**GOAL OF THE EXERCISE**
Reproduce every entry exactly.

**RECORDS TO PROCESS**
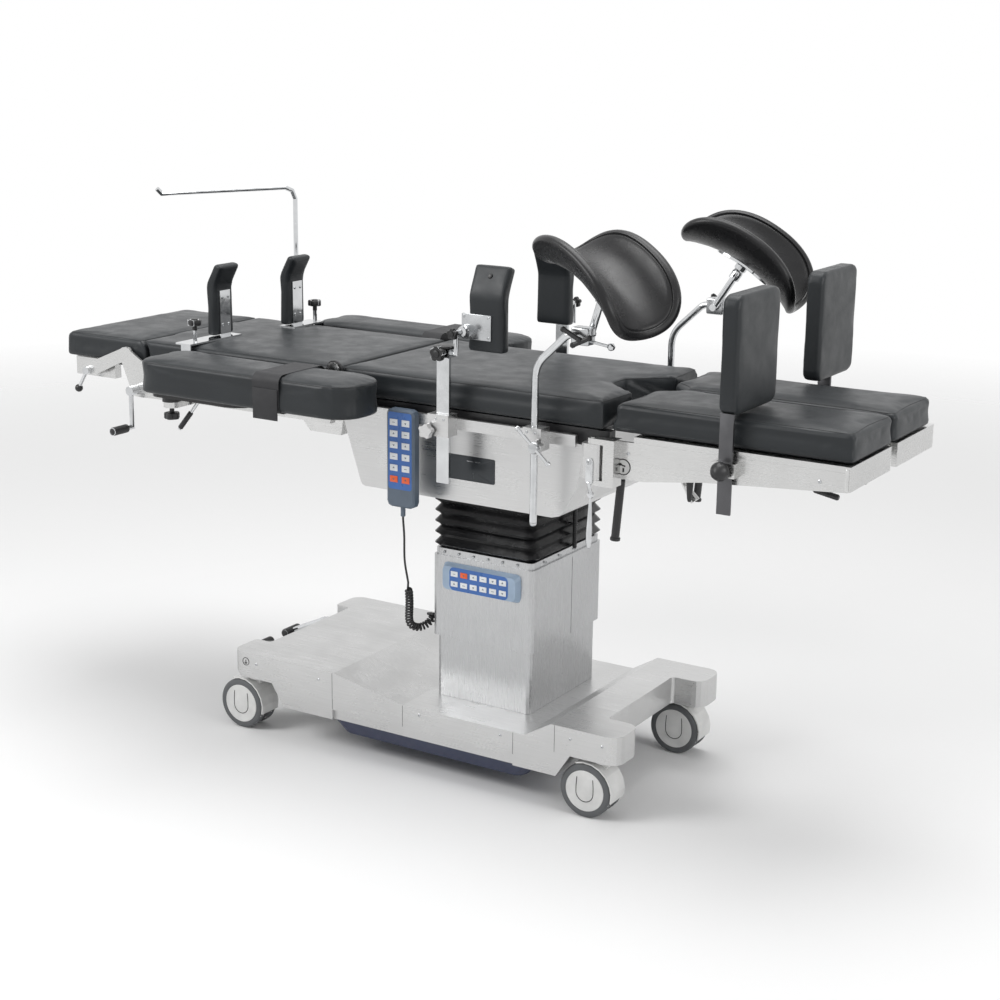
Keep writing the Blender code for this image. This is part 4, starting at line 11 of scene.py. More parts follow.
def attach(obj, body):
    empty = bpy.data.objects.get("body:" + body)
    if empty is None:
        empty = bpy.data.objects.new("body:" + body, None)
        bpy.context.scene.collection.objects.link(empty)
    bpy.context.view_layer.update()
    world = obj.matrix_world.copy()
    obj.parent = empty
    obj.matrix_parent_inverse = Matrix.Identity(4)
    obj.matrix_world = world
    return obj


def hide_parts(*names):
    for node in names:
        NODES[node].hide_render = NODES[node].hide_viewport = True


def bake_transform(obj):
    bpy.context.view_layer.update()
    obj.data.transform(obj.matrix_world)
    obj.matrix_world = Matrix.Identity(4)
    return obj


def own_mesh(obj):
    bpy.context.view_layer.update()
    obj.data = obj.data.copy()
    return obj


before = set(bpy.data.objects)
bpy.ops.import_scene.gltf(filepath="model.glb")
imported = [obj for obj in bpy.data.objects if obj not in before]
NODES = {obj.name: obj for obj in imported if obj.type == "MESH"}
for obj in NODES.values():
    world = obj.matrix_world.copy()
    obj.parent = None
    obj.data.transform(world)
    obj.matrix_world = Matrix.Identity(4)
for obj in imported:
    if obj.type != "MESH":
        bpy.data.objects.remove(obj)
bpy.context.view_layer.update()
NEAR, FAR = -1, 1
SIDES = {"near": NEAR, "far": FAR}
OUTWARD, UPWARD = (0, -1, 0), (0, 0, 1)


def placed(name, data):
    obj = bpy.data.objects.new(name, data)
    bpy.context.scene.collection.objects.link(obj)
    return obj


# Camera, as the photograph was taken.

YAW, PITCH, ROLL, EYE = 0.5502, 0.2567, 0.0121, (2.2677, -3.53, 1.7025)
FOCAL_PIXELS, PHOTO_PIXELS, SENSOR_MM = 1823.15, 1000, 36.0


def make_camera():
    forward = Vector((-sin(YAW) * cos(PITCH), cos(YAW) * cos(PITCH), -sin(PITCH)))
    level = forward.cross(Vector((0, 0, 1))).normalized()
    upright = level.cross(forward)
    right = cos(ROLL) * level + sin(ROLL) * upright
    up = -sin(ROLL) * level + cos(ROLL) * upright
    data = bpy.data.cameras.new("camera")
    data.sensor_width = SENSOR_MM
    data.lens = FOCAL_PIXELS * SENSOR_MM / PHOTO_PIXELS
    data.clip_start, data.clip_end = 0.1, 200
    camera = placed("camera", data)
    turn = Matrix((right, up, -forward)).transposed()
    camera.matrix_world = Matrix.Translation(EYE) @ turn.to_4x4()
    bpy.context.scene.camera = camera


# Shader building.


class Nodes:
    """Helpers that add nodes to one tree; a value is a socket to link from, or a plain setting."""

    def __init__(self, tree):
        self.tree = tree

    def put(self, socket, value):
        if isinstance(value, bpy.types.NodeSocket):
            self.tree.links.new(value, socket)
        else:
            socket.default_value = value

    def fill(self, node, **values):
        for name, value in values.items():
            self.put(node.inputs[name.replace("_", " ")], value)
        return node

    def node(self, kind, **values):
        return self.fill(self.tree.nodes.new("ShaderNode" + kind), **values)

    def combine(self, operation, a, b, clamp=False):
        made = self.node("Math")
        made.operation, made.use_clamp = operation, clamp
        self.put(made.inputs[0], a)
        self.put(made.inputs[1], b)
        return made.outputs[0]

    def spread(self, value, low, high, start=0.3, end=0.7):
        made = self.node("MapRange", Value=value, From_Min=start, From_Max=end, To_Min=low, To_Max=high)
        return made.outputs[0]


class Look(Nodes):
    """One Principled material with its pattern nodes, all in the object's own metres."""

    def __init__(self, name, colour, roughness, metallic=0.0, **sockets):
        self.material = bpy.data.materials.new(name)
        self.material.use_nodes = True
        super().__init__(self.material.node_tree)
        self.shader = self.tree.nodes["Principled BSDF"]
        self.finish(Base_Color=(*colour, 1), Roughness=roughness, Metallic=metallic, **sockets)
        self.material.diffuse_color = (*colour, 1)
        self.place = self.node("TexCoord").outputs["Object"]

    def finish(self, **values):
        self.fill(self.shader, **values)

    def noise(self, scale, detail=2.0, stretch=(1, 1, 1), rough=0.5):
        mapping = self.node("Mapping", Vector=self.place, Scale=stretch)
        made = self.node("TexNoise", Vector=mapping.outputs[0], Scale=scale, Detail=detail, Roughness=rough)
        return made.outputs["Fac"]

    def mix(self, share, a, b):
        made = self.node("Mix")
        made.data_type = "RGBA"
        for socket, value in ((0, share), (6, a), (7, b)):  # the factor and the two colours
            self.put(made.inputs[socket], (*value, 1) if isinstance(value, tuple) else value)
        return made.outputs[2]

    def bump(self, height, distance, strength, **under):
        made = self.node("Bump", Height=height, Distance=distance, Strength=strength, **under)
        self.finish(Normal=made.outputs[0])
        return made.outputs[0]


def shade(colour, share):
    return tuple(min(1, c * share) for c in colour)


def brushed(name, colour, roughness, along, depth):
    """Satin stainless steel: fine lines along one axis, wide soft clouds, fingermarks in the gloss."""
    look = Look(name, colour, roughness, 1.0)
    lines = look.noise(520, 2, along, 0.6)
    clouds = look.mix(look.spread(look.noise(5, 3), 0, 1), shade(colour, 0.94), shade(colour, 1.06))
    marks = look.combine("ADD", look.spread(lines, -0.07, 0.07), look.spread(look.noise(14), -0.04, 0.05))
    look.finish(Base_Color=look.mix(look.spread(lines, 0, 0.4), clouds, shade(colour, 0.88)),
                Roughness=look.combine("ADD", marks, roughness, True))
    look.bump(lines, depth, 0.5)
    return look.material


def leather(name, colour, lighter, roughness, grain, wrinkle):
    """Coated leatherette: fine pebble grain, faint stretch folds, and a rubbed sheen."""
    look = Look(name, colour, roughness, Specular_IOR_Level=0.32, Sheen_Weight=0.03, Sheen_Roughness=0.5)
    patch = look.mix(look.spread(look.noise(7, 3), 0, 1), colour, lighter)
    pores = look.node("TexVoronoi", Vector=look.place, Scale=grain).outputs["Distance"]
    look.finish(Base_Color=look.mix(look.spread(pores, 0, 0.35, 0.1, 0.9), patch, shade(colour, 0.6)),
                Roughness=look.spread(look.noise(24, 3), roughness - 0.06, roughness + 0.08))
    folds = look.bump(look.noise(22, 3, rough=0.55), wrinkle, 0.45)
    look.bump(pores, 0.00016, 0.55, Normal=folds)
    return look.material


def plastic(name, colour, roughness, speckle=700, depth=0.00006, metallic=0.0):
    """Moulded plastic, paint or polished metal: fine orange peel and a little mottling."""
    look = Look(name, colour, roughness, metallic)
    look.finish(Base_Color=look.mix(look.spread(look.noise(30), 0, 1), shade(colour, 0.92),
                                    shade(colour, 1.07)),
                Roughness=look.spread(look.noise(60), max(0.02, roughness - 0.05), roughness + 0.06))
    look.bump(look.noise(speckle), depth, 0.5)
    return look.material


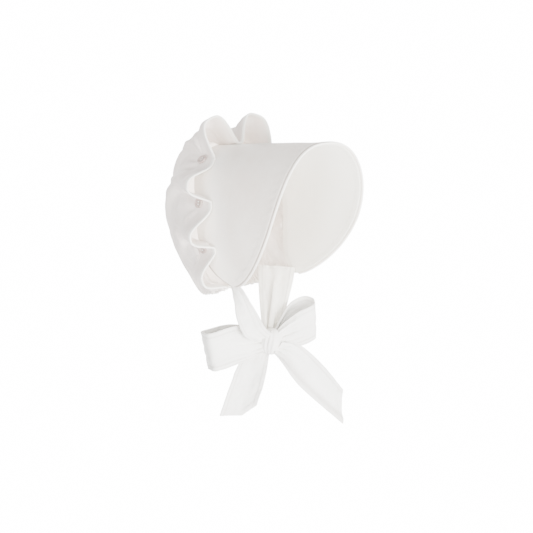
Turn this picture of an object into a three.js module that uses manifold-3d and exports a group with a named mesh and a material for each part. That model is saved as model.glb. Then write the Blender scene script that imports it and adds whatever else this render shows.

**SOLUTION TO THIS PROBLEM**
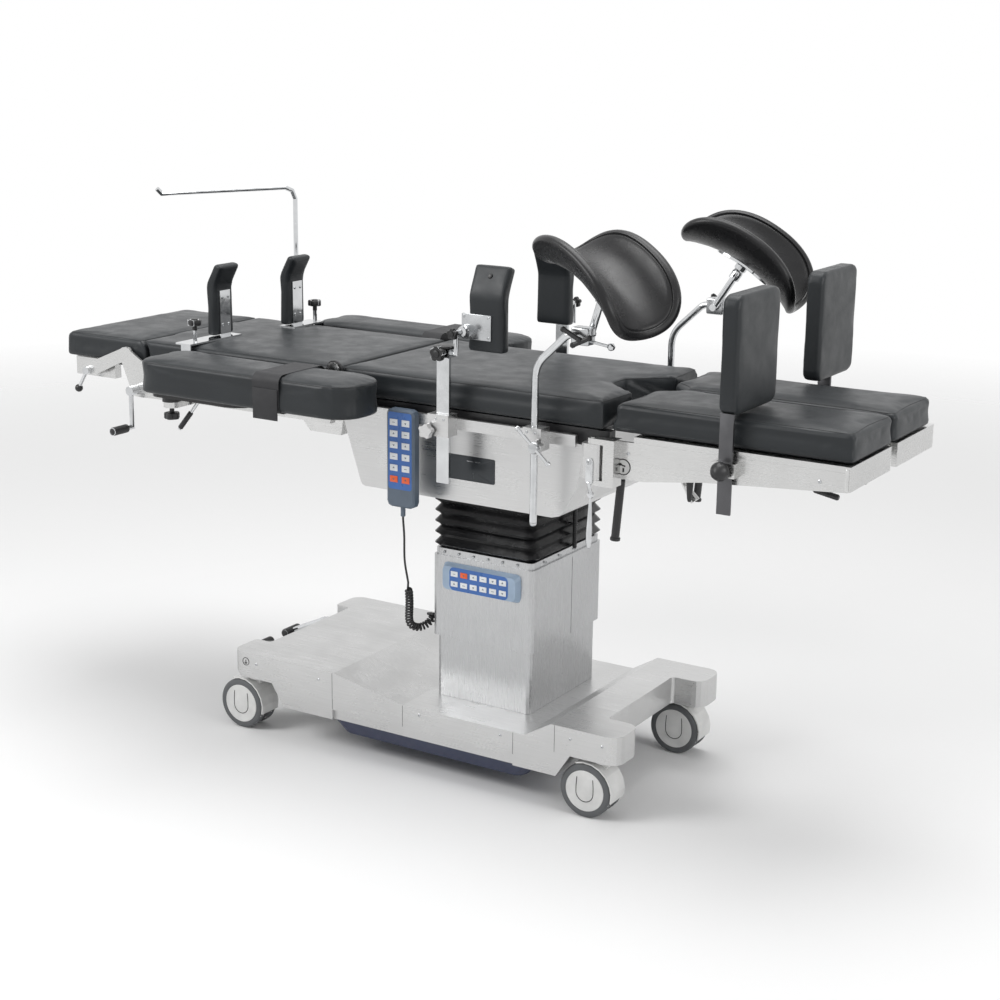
Keep writing the Blender code for this image. This is part 4, starting at line 11 of scene.py. More parts follow.
def attach(obj, body):
    empty = bpy.data.objects.get("body:" + body)
    if empty is None:
        empty = bpy.data.objects.new("body:" + body, None)
        bpy.context.scene.collection.objects.link(empty)
    bpy.context.view_layer.update()
    world = obj.matrix_world.copy()
    obj.parent = empty
    obj.matrix_parent_inverse = Matrix.Identity(4)
    obj.matrix_world = world
    return obj


def hide_parts(*names):
    for node in names:
        NODES[node].hide_render = NODES[node].hide_viewport = True


def bake_transform(obj):
    bpy.context.view_layer.update()
    obj.data.transform(obj.matrix_world)
    obj.matrix_world = Matrix.Identity(4)
    return obj


def own_mesh(obj):
    bpy.context.view_layer.update()
    obj.data = obj.data.copy()
    return obj


before = set(bpy.data.objects)
bpy.ops.import_scene.gltf(filepath="model.glb")
imported = [obj for obj in bpy.data.objects if obj not in before]
NODES = {obj.name: obj for obj in imported if obj.type == "MESH"}
for obj in NODES.values():
    world = obj.matrix_world.copy()
    obj.parent = None
    obj.data.transform(world)
    obj.matrix_world = Matrix.Identity(4)
for obj in imported:
    if obj.type != "MESH":
        bpy.data.objects.remove(obj)
bpy.context.view_layer.update()
NEAR, FAR = -1, 1
SIDES = {"near": NEAR, "far": FAR}
OUTWARD, UPWARD = (0, -1, 0), (0, 0, 1)


def placed(name, data):
    obj = bpy.data.objects.new(name, data)
    bpy.context.scene.collection.objects.link(obj)
    return obj


# Camera, as the photograph was taken.

YAW, PITCH, ROLL, EYE = 0.5502, 0.2567, 0.0121, (2.2677, -3.53, 1.7025)
FOCAL_PIXELS, PHOTO_PIXELS, SENSOR_MM = 1823.15, 1000, 36.0


def make_camera():
    forward = Vector((-sin(YAW) * cos(PITCH), cos(YAW) * cos(PITCH), -sin(PITCH)))
    level = forward.cross(Vector((0, 0, 1))).normalized()
    upright = level.cross(forward)
    right = cos(ROLL) * level + sin(ROLL) * upright
    up = -sin(ROLL) * level + cos(ROLL) * upright
    data = bpy.data.cameras.new("camera")
    data.sensor_width = SENSOR_MM
    data.lens = FOCAL_PIXELS * SENSOR_MM / PHOTO_PIXELS
    data.clip_start, data.clip_end = 0.1, 200
    camera = placed("camera", data)
    turn = Matrix((right, up, -forward)).transposed()
    camera.matrix_world = Matrix.Translation(EYE) @ turn.to_4x4()
    bpy.context.scene.camera = camera


# Shader building.


class Nodes:
    """Helpers that add nodes to one tree; a value is a socket to link from, or a plain setting."""

    def __init__(self, tree):
        self.tree = tree

    def put(self, socket, value):
        if isinstance(value, bpy.types.NodeSocket):
            self.tree.links.new(value, socket)
        else:
            socket.default_value = value

    def fill(self, node, **values):
        for name, value in values.items():
            self.put(node.inputs[name.replace("_", " ")], value)
        return node

    def node(self, kind, **values):
        return self.fill(self.tree.nodes.new("ShaderNode" + kind), **values)

    def combine(self, operation, a, b, clamp=False):
        made = self.node("Math")
        made.operation, made.use_clamp = operation, clamp
        self.put(made.inputs[0], a)
        self.put(made.inputs[1], b)
        return made.outputs[0]

    def spread(self, value, low, high, start=0.3, end=0.7):
        made = self.node("MapRange", Value=value, From_Min=start, From_Max=end, To_Min=low, To_Max=high)
        return made.outputs[0]


class Look(Nodes):
    """One Principled material with its pattern nodes, all in the object's own metres."""

    def __init__(self, name, colour, roughness, metallic=0.0, **sockets):
        self.material = bpy.data.materials.new(name)
        self.material.use_nodes = True
        super().__init__(self.material.node_tree)
        self.shader = self.tree.nodes["Principled BSDF"]
        self.finish(Base_Color=(*colour, 1), Roughness=roughness, Metallic=metallic, **sockets)
        self.material.diffuse_color = (*colour, 1)
        self.place = self.node("TexCoord").outputs["Object"]

    def finish(self, **values):
        self.fill(self.shader, **values)

    def noise(self, scale, detail=2.0, stretch=(1, 1, 1), rough=0.5):
        mapping = self.node("Mapping", Vector=self.place, Scale=stretch)
        made = self.node("TexNoise", Vector=mapping.outputs[0], Scale=scale, Detail=detail, Roughness=rough)
        return made.outputs["Fac"]

    def mix(self, share, a, b):
        made = self.node("Mix")
        made.data_type = "RGBA"
        for socket, value in ((0, share), (6, a), (7, b)):  # the factor and the two colours
            self.put(made.inputs[socket], (*value, 1) if isinstance(value, tuple) else value)
        return made.outputs[2]

    def bump(self, height, distance, strength, **under):
        made = self.node("Bump", Height=height, Distance=distance, Strength=strength, **under)
        self.finish(Normal=made.outputs[0])
        return made.outputs[0]


def shade(colour, share):
    return tuple(min(1, c * share) for c in colour)


def brushed(name, colour, roughness, along, depth):
    """Satin stainless steel: fine lines along one axis, wide soft clouds, fingermarks in the gloss."""
    look = Look(name, colour, roughness, 1.0)
    lines = look.noise(520, 2, along, 0.6)
    clouds = look.mix(look.spread(look.noise(5, 3), 0, 1), shade(colour, 0.94), shade(colour, 1.06))
    marks = look.combine("ADD", look.spread(lines, -0.07, 0.07), look.spread(look.noise(14), -0.04, 0.05))
    look.finish(Base_Color=look.mix(look.spread(lines, 0, 0.4), clouds, shade(colour, 0.88)),
                Roughness=look.combine("ADD", marks, roughness, True))
    look.bump(lines, depth, 0.5)
    return look.material


def leather(name, colour, lighter, roughness, grain, wrinkle):
    """Coated leatherette: fine pebble grain, faint stretch folds, and a rubbed sheen."""
    look = Look(name, colour, roughness, Specular_IOR_Level=0.32, Sheen_Weight=0.03, Sheen_Roughness=0.5)
    patch = look.mix(look.spread(look.noise(7, 3), 0, 1), colour, lighter)
    pores = look.node("TexVoronoi", Vector=look.place, Scale=grain).outputs["Distance"]
    look.finish(Base_Color=look.mix(look.spread(pores, 0, 0.35, 0.1, 0.9), patch, shade(colour, 0.6)),
                Roughness=look.spread(look.noise(24, 3), roughness - 0.06, roughness + 0.08))
    folds = look.bump(look.noise(22, 3, rough=0.55), wrinkle, 0.45)
    look.bump(pores, 0.00016, 0.55, Normal=folds)
    return look.material


def plastic(name, colour, roughness, speckle=700, depth=0.00006, metallic=0.0):
    """Moulded plastic, paint or polished metal: fine orange peel and a little mottling."""
    look = Look(name, colour, roughness, metallic)
    look.finish(Base_Color=look.mix(look.spread(look.noise(30), 0, 1), shade(colour, 0.92),
                                    shade(colour, 1.07)),
                Roughness=look.spread(look.noise(60), max(0.02, roughness - 0.05), roughness + 0.06))
    look.bump(look.noise(speckle), depth, 0.5)
    return look.material


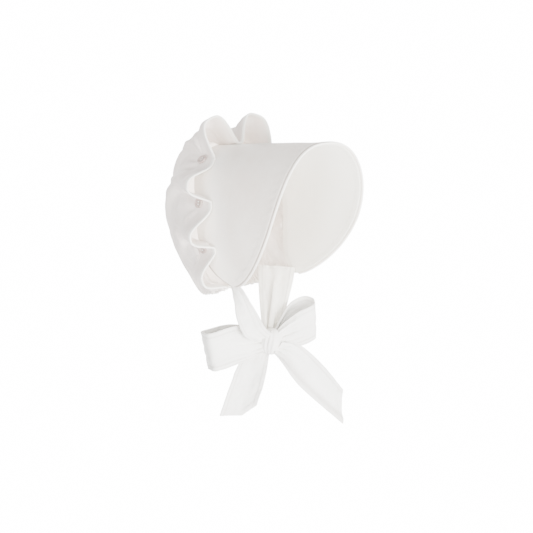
Turn this picture of an object into a three.js module that uses manifold-3d and exports a group with a named mesh and a material for each part. That model is saved as model.glb. Then write the Blender scene script that imports it and adds whatever else this render shows.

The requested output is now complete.